My question is how can I rearrange it into this form:
col val val2
1 A 0 "T"
1 B 1 "T"
1 C 2 "T"
2 A 1 "F"
...
I was trying:
df = DF.cumsum(axis=0).stack().reset_index(name="val")
However this produces only one value column not two.. thanks for your support
I would use melt, and you can sort it how ever you like
pd.melt(df.reset_index(),id_vars=['index','D'], value_vars=['A','B','C']).sort_values(by='index')
Out[40]:
index D variable value
0 1 T A 0
4 1 T B 1
8 1 T C 2
1 2 F A 1
5 2 F B 2
9 2 F C 3
2 3 F A 2
6 3 F B 1
10 3 F C 0
3 4 T A 1
7 4 T B 0
11 4 T C 2
then obviously you can name column as you like
df.set_index('index').rename(columns={'D': 'col', 'variable': 'val2', 'value': 'val'})

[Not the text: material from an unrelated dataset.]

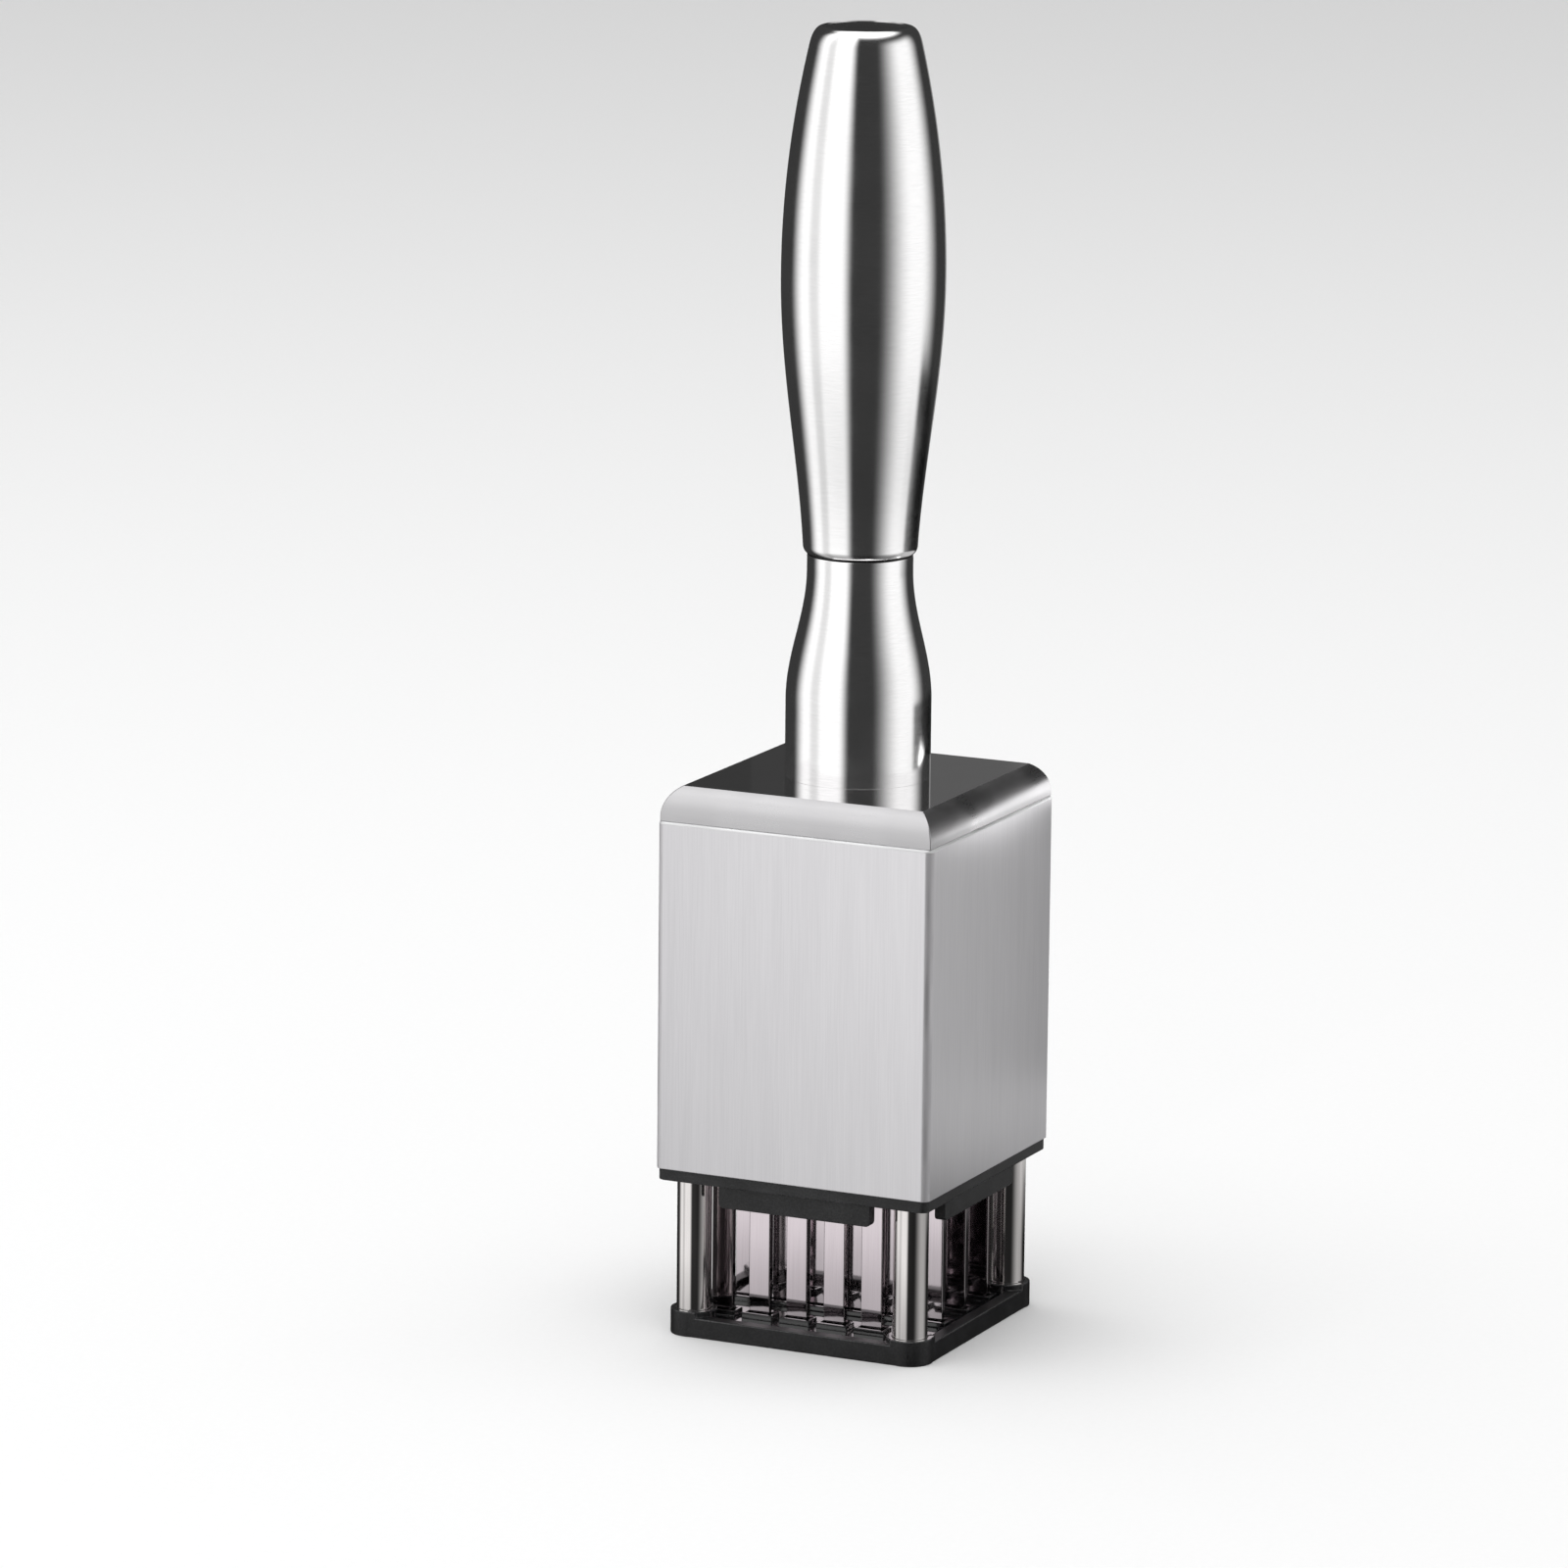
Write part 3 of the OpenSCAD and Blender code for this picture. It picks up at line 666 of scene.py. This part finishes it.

consider your dataframe df
df = pd.DataFrame([
[0, 1, 2, 'T'],
[1, 2, 3, 'F'],
[2, 1, 3, 'F'],
[1, 0, 2, 'T'],
], [1, 2, 3, 4], list('ABCD'))
solution
df.set_index('D', append=True) \
.rename_axis(['col'], 1) \
.rename_axis([None, 'val2']) \
.stack().to_frame('val') \
.reset_index(['col', 'val2']) \
[['col', 'val', 'val2']]